» **Job**
Each entry should be quoted word for word, including every mark of punctuation.

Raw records
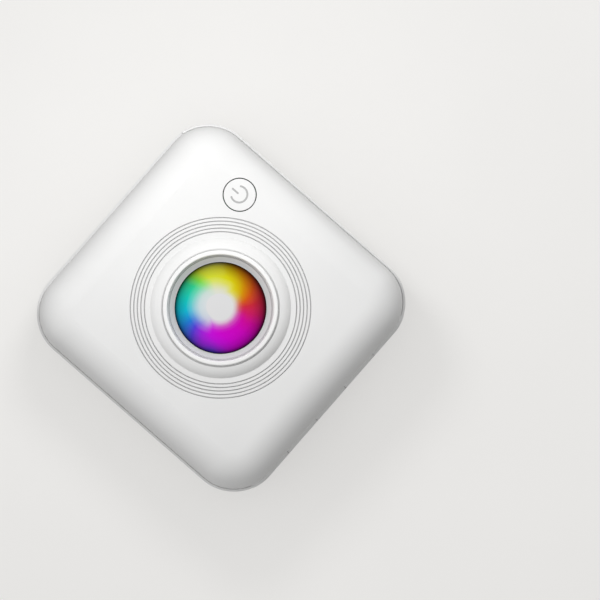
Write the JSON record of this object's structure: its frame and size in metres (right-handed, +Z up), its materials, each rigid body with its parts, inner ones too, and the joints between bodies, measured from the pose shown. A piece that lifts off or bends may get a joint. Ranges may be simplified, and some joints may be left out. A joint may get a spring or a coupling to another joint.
{
  "type": "portable thermal printer",
  "caption": "Palm-sized thermal printer with a rounded box body, a hinged cover carrying the paper roller, a domed lens and a round power button.",
  "frame": {"origin": "centre of the footprint, on the plane under the rubber feet", "axes": "+Z up, +Y towards the paper exit, +X along the paper's width, to the right seen from the exit's far side"},
  "size_m": [0.081, 0.084, 0.043],
  "materials": {
    "white_shell": "smooth satin",
    "dark_plastic": "fine moulded texture",
    "black_plastic": "moulded",
    "gear_plastic": "moulded",
    "lens": "polished, hue-wheel print behind a clear face",
    "rubber": "matte",
    "steel": "plain",
    "aluminium": "plain",
    "ceramic": "glazed",
    "brass": "plain",
    "board": "solder mask",
    "battery_wrap": "foil wrap"
  },
  "bodies": {
    "base": {"base_shell": "white_shell", "rubber_feet": "rubber", "hinge_pin": "steel", "inner_tray": "dark_plastic", "tray_screws": "steel", "paper_sensor": "black_plastic", "battery_pack": "battery_wrap", "main_board": "board", "board_screws": "steel", "board_parts": "black_plastic", "usb_socket": "steel", "usb_tongue": "black_plastic", "print_frame": "steel", "frame_screws": "steel", "head_pivot_rod": "steel", "head_spring": "steel", "tear_bar": "steel", "motor_can": "steel", "gear_studs": "steel", "gear_clips": "steel", "contact_block": "black_plastic", "contact_pins": "brass"},
    "lid": {"lid_cover": "white_shell", "lid_liner": "dark_plastic", "liner_screws": "steel", "lens_bezel": "white_shell", "lens_dome": "lens", "top_board": "board", "top_board_screws": "steel", "switch_housing": "black_plastic", "platen_bushes": "gear_plastic", "contact_pads": "brass"},
    "power_button": {"power_button": "white_shell", "switch_plunger": "black_plastic"},
    "platen": {"platen_roller": "rubber", "platen_shaft": "steel", "platen_gear": "gear_plastic", "shaft_clip": "steel"},
    "motor_rotor": {"motor_shaft": "steel", "pinion_gear": "brass"},
    "reduction": {"reduction_gear": "gear_plastic"},
    "idler": {"idler_gear": "gear_plastic"},
    "print_head": {"head_heat_sink": "aluminium", "head_ceramic": "ceramic"}
  },
  "joints": [
    {"name": "lid_hinge", "type": "hinge", "parent": "base", "child": "lid", "pos_m": [0, -0.0402, 0.026], "axis": [1, 0, 0], "range_deg": [0, 95]},
    {"name": "button_press", "type": "slide", "parent": "lid", "child": "power_button", "axis": [0, 0, -1], "range_m": [0, 0.0005], "stiffness_N_per_m": 1500, "springref_m": -0.0007},
    {"name": "platen_spin", "type": "hinge", "parent": "lid", "child": "platen", "pos_m": [0, 0.0285, 0.0295], "axis": [1, 0, 0], "continuous": true},
    {"name": "idler_spin", "type": "hinge", "parent": "base", "child": "idler", "pos_m": [0, 0.0285, 0.021], "axis": [1, 0, 0], "continuous": true},
    {"name": "reduction_spin", "type": "hinge", "parent": "base", "child": "reduction", "pos_m": [0, 0.02305, 0.01585], "axis": [1, 0, 0], "continuous": true},
    {"name": "motor_spin", "type": "hinge", "parent": "base", "child": "motor_rotor", "pos_m": [0, 0.0305, 0.0108], "axis": [1, 0, 0], "continuous": true},
    {"name": "head_tilt", "type": "hinge", "parent": "base", "child": "print_head", "pos_m": [0, 0.0342, 0.0224], "axis": [1, 0, 0], "range_deg": [0, 2.5], "stiffness_Nm_per_rad": 0.3, "springref_deg": -3.44, "deforming": ["head_spring"]}
  ],
  "couplings": [
    {"joint": "idler_spin", "follows": "platen_spin", "ratio": -0.88889},
    {"joint": "reduction_spin", "follows": "platen_spin", "ratio": 1.3333},
    {"joint": "motor_spin", "follows": "platen_spin", "ratio": -2.6667}
  ]
}
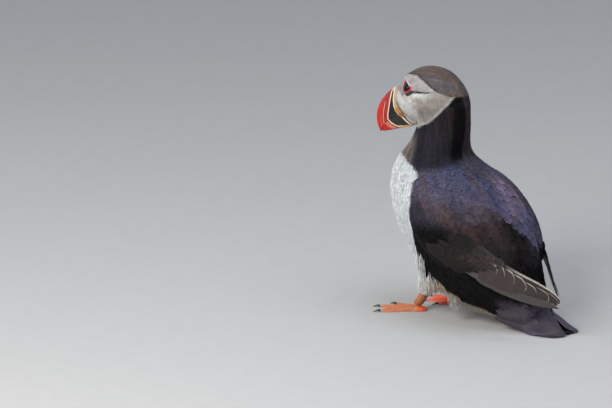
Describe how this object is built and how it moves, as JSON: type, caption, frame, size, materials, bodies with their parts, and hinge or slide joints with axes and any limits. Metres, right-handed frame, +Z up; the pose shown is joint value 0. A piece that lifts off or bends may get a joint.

» **Answer below**
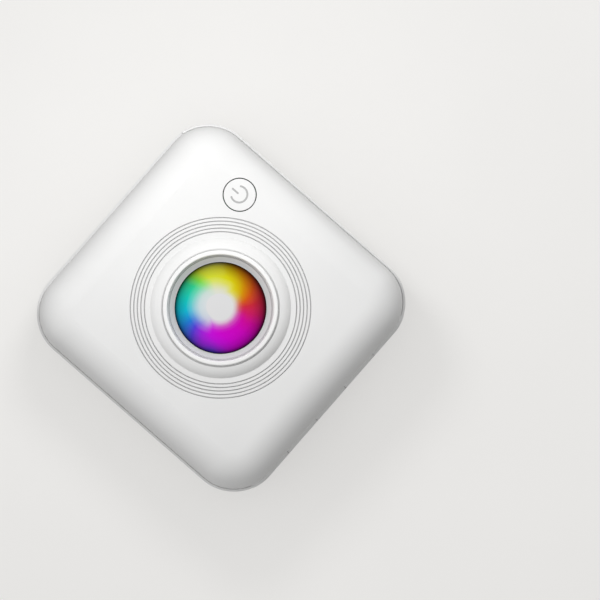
Write the JSON record of this object's structure: its frame and size in metres (right-handed, +Z up), its materials, each rigid body with its parts, inner ones too, and the joints between bodies, measured from the pose shown. A piece that lifts off or bends may get a joint. Ranges may be simplified, and some joints may be left out. A joint may get a spring or a coupling to another joint.
{
  "type": "portable thermal printer",
  "caption": "Palm-sized thermal printer with a rounded box body, a hinged cover carrying the paper roller, a domed lens and a round power button.",
  "frame": {"origin": "centre of the footprint, on the plane under the rubber feet", "axes": "+Z up, +Y towards the paper exit, +X along the paper's width, to the right seen from the exit's far side"},
  "size_m": [0.081, 0.084, 0.043],
  "materials": {
    "white_shell": "smooth satin",
    "dark_plastic": "fine moulded texture",
    "black_plastic": "moulded",
    "gear_plastic": "moulded",
    "lens": "polished, hue-wheel print behind a clear face",
    "rubber": "matte",
    "steel": "plain",
    "aluminium": "plain",
    "ceramic": "glazed",
    "brass": "plain",
    "board": "solder mask",
    "battery_wrap": "foil wrap"
  },
  "bodies": {
    "base": {"base_shell": "white_shell", "rubber_feet": "rubber", "hinge_pin": "steel", "inner_tray": "dark_plastic", "tray_screws": "steel", "paper_sensor": "black_plastic", "battery_pack": "battery_wrap", "main_board": "board", "board_screws": "steel", "board_parts": "black_plastic", "usb_socket": "steel", "usb_tongue": "black_plastic", "print_frame": "steel", "frame_screws": "steel", "head_pivot_rod": "steel", "head_spring": "steel", "tear_bar": "steel", "motor_can": "steel", "gear_studs": "steel", "gear_clips": "steel", "contact_block": "black_plastic", "contact_pins": "brass"},
    "lid": {"lid_cover": "white_shell", "lid_liner": "dark_plastic", "liner_screws": "steel", "lens_bezel": "white_shell", "lens_dome": "lens", "top_board": "board", "top_board_screws": "steel", "switch_housing": "black_plastic", "platen_bushes": "gear_plastic", "contact_pads": "brass"},
    "power_button": {"power_button": "white_shell", "switch_plunger": "black_plastic"},
    "platen": {"platen_roller": "rubber", "platen_shaft": "steel", "platen_gear": "gear_plastic", "shaft_clip": "steel"},
    "motor_rotor": {"motor_shaft": "steel", "pinion_gear": "brass"},
    "reduction": {"reduction_gear": "gear_plastic"},
    "idler": {"idler_gear": "gear_plastic"},
    "print_head": {"head_heat_sink": "aluminium", "head_ceramic": "ceramic"}
  },
  "joints": [
    {"name": "lid_hinge", "type": "hinge", "parent": "base", "child": "lid", "pos_m": [0, -0.0402, 0.026], "axis": [1, 0, 0], "range_deg": [0, 95]},
    {"name": "button_press", "type": "slide", "parent": "lid", "child": "power_button", "axis": [0, 0, -1], "range_m": [0, 0.0005], "stiffness_N_per_m": 1500, "springref_m": -0.0007},
    {"name": "platen_spin", "type": "hinge", "parent": "lid", "child": "platen", "pos_m": [0, 0.0285, 0.0295], "axis": [1, 0, 0], "continuous": true},
    {"name": "idler_spin", "type": "hinge", "parent": "base", "child": "idler", "pos_m": [0, 0.0285, 0.021], "axis": [1, 0, 0], "continuous": true},
    {"name": "reduction_spin", "type": "hinge", "parent": "base", "child": "reduction", "pos_m": [0, 0.02305, 0.01585], "axis": [1, 0, 0], "continuous": true},
    {"name": "motor_spin", "type": "hinge", "parent": "base", "child": "motor_rotor", "pos_m": [0, 0.0305, 0.0108], "axis": [1, 0, 0], "continuous": true},
    {"name": "head_tilt", "type": "hinge", "parent": "base", "child": "print_head", "pos_m": [0, 0.0342, 0.0224], "axis": [1, 0, 0], "range_deg": [0, 2.5], "stiffness_Nm_per_rad": 0.3, "springref_deg": -3.44, "deforming": ["head_spring"]}
  ],
  "couplings": [
    {"joint": "idler_spin", "follows": "platen_spin", "ratio": -0.88889},
    {"joint": "reduction_spin", "follows": "platen_spin", "ratio": 1.3333},
    {"joint": "motor_spin", "follows": "platen_spin", "ratio": -2.6667}
  ]
}
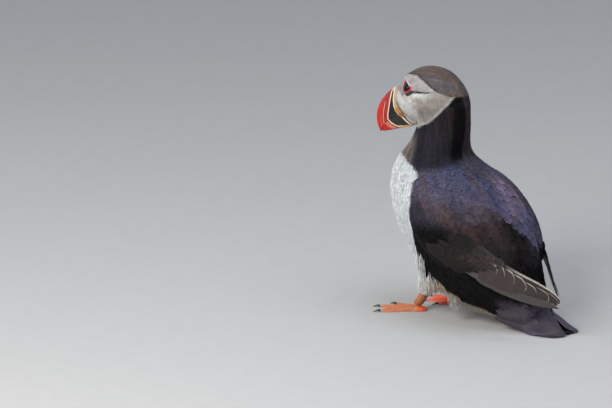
Describe how this object is built and how it moves, as JSON: type, caption, frame, size, materials, bodies with their parts, and hinge or slide joints with axes and any limits. Metres, right-handed frame, +Z up; the pose shown is joint value 0. A piece that lifts off or bends may get a joint.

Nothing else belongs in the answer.